Questions - does he not like his Mittens On? Or is he feeling the security of a familiar place (our van) as a signal that it's okay to let his feelings fears/distress/uncertainty about the morning out finally? Or something completely different that my mind cannot even think of?

It was not a happy ride home. All the way, until we pulled into our driveway, Krassi was some version of this:
But being home was better, and taking the Mittens off helped, too. Amazingly, he did not once pick or poke at the bandaid on his left arm where the IV had been.
I fed him a little bit more at an early lunch time, and he had a very nice wet and dirty diaper (we were to watch for him to urinate before the afternoon was over), and he played happily in all his favorite places.
Yum. A box. (Although we have rules about licking the floor and biting people, those rules do not apply to other things as long as they are things that will not be damaged by moisture. I figure like a 6-9 month old, he needs the opportunity to explore his world with his mouth!)

"Hi, mom. What are you looking at?" (Notice that he is not quite looking at me. This is pretty typical, still.)

Back to work on that box.
Then, midway through the afternoon,while I was snuggling with my sleepy Reu (doozie of a seizure this morning at 4:30am contributed to a more wiped out guy for the rest of the day), I heard the unmistakeable sound of vomiting. Sure enough, the combination of general anesthesia and more food than his tummy was ready for (and no way of telling me, or knowing to take it easy) resulted in some less than pleasant results for Krassi.
Reu sound asleep. This photo is here mostly so you can see the effects of his Friday tumble still manifesting themselves. He's still swollen, and today is mostly green and yellow, with a line of purple under his eye.
These are the kinds of times when I am so grateful that Matt works at home. Owen helped to move Krassi to a clean spot on the floor while Leah ran down to the basement to get Dad who came up to the rescue so I didn't have to move Reuben and risk waking him at the wrong point in his sleep cycle and triggering another seizure.

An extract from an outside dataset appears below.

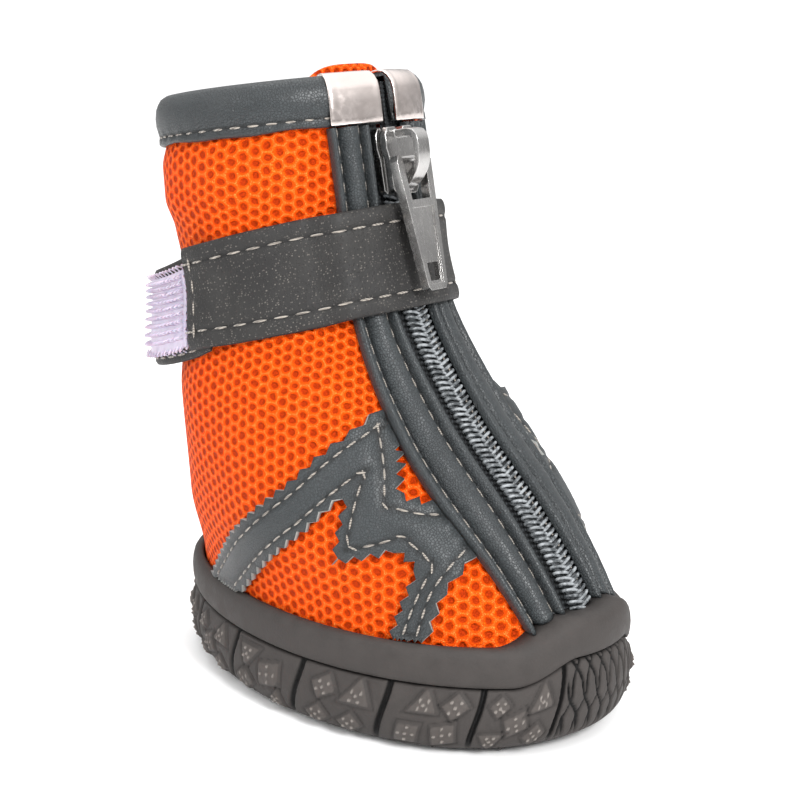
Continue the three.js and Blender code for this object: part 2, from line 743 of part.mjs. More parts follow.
// Strap: in degrees from the toe, from where it is sewn at the back's middle round the front
// to its free end. The tail comes round the other way, to end under the free end.
const strapEndAngle = -101;
const strapSewnAngle = 177;
const tailEndAngle = -92;
const tailSewnAngle = -177;
const strapMiddle = { front: 0.713, back: 0.653 }; // rise
const strapShare = (0.94 * strapWidth) / collarHeight;
const tailDrop = { least: 0.4, most: 2 }; // how much lower the tail hangs

function strapRise(degrees, t, drop = 0) {
  const share = (1 - Math.cos(THREE.MathUtils.degToRad(degrees))) / 2;
  const middle = mix(strapMiddle.front, strapMiddle.back, share);
  return middle - drop / collarHeight + (t - 0.5) * strapShare;
}

// Degrees that the facing reaches to, at the strap.
function facingReach() {
  const rise = strapMiddle.front - strapShare / 2;
  const half = columnAt(lastSections, "rise", "half", rise) * soleWidth;
  return THREE.MathUtils.radToDeg(Math.asin(facingHalf(rise) / half));
}

// It rides over the zip, lies on the mesh and passes over the tail at its free end.
function strapOut(degrees) {
  const zip = Math.max(coilLift + coilHeight, facingPuff) + 1.4 * fit;
  const slope = 12;
  const offZip = smoothStep((Math.abs(degrees) - facingReach() - 1) / slope);
  const onTail = degrees < 0 ? smoothStep((tailEndAngle + 1.2 * slope - degrees) / slope) : 0;
  return mix(zip, strapLift, offZip) + onTail * (leather + 1.4 * fit);
}

function strapPoint(t, degrees, side) {
  const out = strapOut(degrees) + (side === "outer" ? leather : 0);
  return lastPoint(strapRise(degrees, t), THREE.MathUtils.degToRad(degrees), out);
}

function tailPoint(t, degrees, above) {
  const along = (degrees - tailSewnAngle) / (tailEndAngle - tailSewnAngle);
  const bulge = tailBulge * Math.sin(Math.PI * Math.min(along * 1.12, 1)) ** 1.5;
  const drop = mix(tailDrop.least, tailDrop.most, Math.sin(Math.PI * along));
  const rise = strapRise(degrees, t, drop);
  return lastPoint(rise, THREE.MathUtils.degToRad(degrees), strapLift + bulge + above);
}

function makeStrap() {
  return gridSheet(steps(0, 1, 3), steps(strapEndAngle, strapSewnAngle, 44), strapPoint);
}

function makeTail() {
  return gridSheet(steps(0, 1, 3), steps(tailSewnAngle, tailEndAngle, 20), (t, degrees, side) =>
    tailPoint(t, degrees, side === "outer" ? leather : 0),
  );
}

const hookEdgeShare = 0.12; // the tail's own border beside the patch, as a share of its width
const hookFromAngle = -162;
const hookToAngle = -105;

function makeHookPatch() {
  const across = steps(hookEdgeShare, 1 - hookEdgeShare, 3);
  return gridSheet(across, steps(hookFromAngle, hookToAngle, 13), (t, degrees, side) =>
    tailPoint(t, degrees, leather + 1.5 * fit + (side === "outer" ? hookWall : 0)),
  );
}

// Side overlay, as an outline in the side view: y is a share of soleLength, z of the height
// from the rim to the collar. It runs on under the facing and is trimmed there.
const overlayOutline = [
  { y: -0.5, z: 0.475 },
  { y: -0.12, z: 0.475 },
  { y: -0.07, z: 0.36 },
  { y: 0, z: 0.265 },
  { y: 0.13, z: 0.14 },
  { y: 0.28, z: 0 },
  { y: 0.15, z: 0 },
  { y: 0.03, z: 0.1 },
  { y: -0.05, z: 0.175 },
  { y: -0.1, z: 0.24 },
  { y: -0.105, z: 0.12 },
  { y: -0.18, z: 0.14 },
  { y: -0.2, z: 0.15 },
  { y: -0.235, z: 0.12 },
  { y: -0.21, z: 0 },
  { y: -0.28, z: 0 },
  { y: -0.29, z: 0.08 },
  { y: -0.31, z: 0.145 },
  { y: -0.5, z: 0.145 },
];
const overlayWindow = [
  { y: -0.14, z: 0.34 },
  { y: -0.16, z: 0.3 },
  { y: -0.18, z: 0.25 },
  { y: -0.22, z: 0.24 },
  { y: -0.5, z: 0.24 },
  { y: -0.5, z: 0.34 },
];
const overlayRises = [0.16, 0.19, 0.23, 0.28, 0.33, 0.39, 0.46, 0.53, 0.6];

// The outline drawn out along X, on one side of the boot.
function sidePrism(outline, side) {
  const foot = wallTop + 2 * fit;
  const corners = outline.map(({ y, z }) => [y * soleLength, mix(foot, collarHeight, z)]);
  const low = side > 0 ? 0 : -soleWidth;
  const [x, y, z] = [0, 1, 2].map((axis) => new THREE.Vector3().setComponent(axis, 1));
  const turn = new THREE.Matrix4().makeBasis(y, z, x);
  return solidFrom(prism(corners, low, low + soleWidth).applyMatrix4(turn));
}

// The room that the facings take, with their gap.
function facingRoom() {
  const room = gridSheet(steps(0.14, 0.66, 14), steps(-1, 1, 7), (rise, s, side) => {
    const half = facingHalf(rise) + fit;
    return frontPoint(rise, s * half, side === "outer" ? 2 * facingPuff : -upperWall / 2);
  });
  return solidFrom(room);
}

function makeOverlay(side) {
  const shell = lastSolid(overlayRises, fit + leather).subtract(lastSolid(overlayRises, fit));
  const outline = sidePrism(overlayOutline, side).subtract(sidePrism(overlayWindow, side));
  return geometryFrom(shell.intersect(outline).subtract(facingRoom()));
}

addPiece("outsole", makeOutsole(), rubberLook);
addPiece("insole", makeInsole(), foamLook);
addPiece("upper", makeUpper(), airMeshLook);
addPiece("tongue", makeTongue(), airMeshLook);
addPiece("collar_binding", makeBinding(), leatheretteLook);
addPiece("zip_tape", makeTape(), tapeLook);
addPiece("zip_coil", makeCoil(), tapeLook);
addPiece("zip_slider", makeSlider(), nickelLook);
addPiece("pull_tab", makeTab().applyMatrix4(tabFrame()), nickelLook);
addPiece("strap", makeStrap(), webbingLook);
addPiece("strap_tail", makeTail(), webbingLook);
addPiece("hook_patch", makeHookPatch(), hookLook);
for (const [name, side] of [["right", -1], ["left", 1]]) {
  addPiece(`clip_${name}`, makeClip(side), nickelLook);
  addPiece(`facing_${name}`, makeFacing(side), leatheretteLook);
  addPiece(`overlay_${name}`, makeOverlay(side), leatheretteLook);
}

export default boot;
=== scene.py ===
# A small dog's zip boot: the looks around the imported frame
# Shapes are worked out in millimetres and turned to metres when a mesh is made

import math

import bpy
import numpy as np
from mathutils import Matrix, Vector
from mathutils.geometry import delaunay_2d_cdt


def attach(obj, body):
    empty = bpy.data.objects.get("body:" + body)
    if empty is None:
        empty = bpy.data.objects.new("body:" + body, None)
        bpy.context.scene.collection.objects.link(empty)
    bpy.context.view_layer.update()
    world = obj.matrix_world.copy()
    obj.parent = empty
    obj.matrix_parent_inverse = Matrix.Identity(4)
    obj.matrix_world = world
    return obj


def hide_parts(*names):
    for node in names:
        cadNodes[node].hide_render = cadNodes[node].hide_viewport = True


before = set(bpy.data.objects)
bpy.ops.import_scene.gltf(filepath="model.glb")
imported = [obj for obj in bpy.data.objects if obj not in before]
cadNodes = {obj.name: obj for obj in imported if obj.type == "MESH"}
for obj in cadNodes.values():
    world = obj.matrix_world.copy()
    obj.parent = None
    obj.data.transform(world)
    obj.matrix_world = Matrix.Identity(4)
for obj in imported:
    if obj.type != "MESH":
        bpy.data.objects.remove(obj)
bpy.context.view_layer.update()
millimetre = 0.001

boot = {
    "soleLength": 77.0,
    "soleWidth": 50.0,
    "heelTaper": 0.17,
    "collarHeight": 85.0,
    "wall": 2.0,
    "leather": 0.9,
    "fit": 0.3,
    "bindingHeight": 5.9,
}

# sections of the last: rise is a share of collarHeight, half of soleWidth, front and back of
# soleLength; taper narrows the heel, slope lifts the front in degrees
lastShape = {
    "rise": [0.04, 0.15, 0.23, 0.33, 0.46, 0.59, 0.7, 0.82, 1],
    "half": [0.445, 0.45, 0.452, 0.45, 0.435, 0.408, 0.382, 0.395, 0.38],
    "front": [0.456, 0.46, 0.415, 0.322, 0.172, 0.058, 0.01, -0.012, -0.047],
    "back": [0.456, 0.46, 0.462, 0.46, 0.455, 0.447, 0.446, 0.472, 0.49],
    "taper": [0.17, 0.16, 0.12, 0.08, 0.04, 0, 0, 0, 0],
    "slope": [0, 0, 0, 1, 3, 6, 7, 8, 8],
}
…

As much as it was tough to hear him vomiting (and again, no signs of distress whatsoever - how to know how he's really feeling??) it was SO neat to be able to respond - to know that he had someone near him speaking comfortingly to him. To know that it was mere minutes, if that, that he had to be near the smell of the vomit before someone was cleaning it up off the floor and off of him. To know that his clothes were changed right away, and when the chills hit him, he had his Daddy to wrap him up and hold him close until he warmed up.
Another smaller episode about an hour later resulted in the decision that it was bath time. Krassi loves his baths. As many times as it's hard to decode what his emotional responses to different things are, there are some things that I can not interpret any other way than sheer delight. ;) And bath time is one of those!

We took it r-e-a-l-l-y slow on food at supper time, and so far have had good results. Looking forward to giving him a real meal tomorrow. All in all, not a bad day, and it gives us one more day of showing Krassi what it means to be part of a family. We go places, mommy is with you, we come home, family is with you. You throw up, daddy is with you, you are cared for, you are safe. We love you, tiny boy! And you are definitely worth the time it is going to take to get into your head and your heart and walk this road along side of you.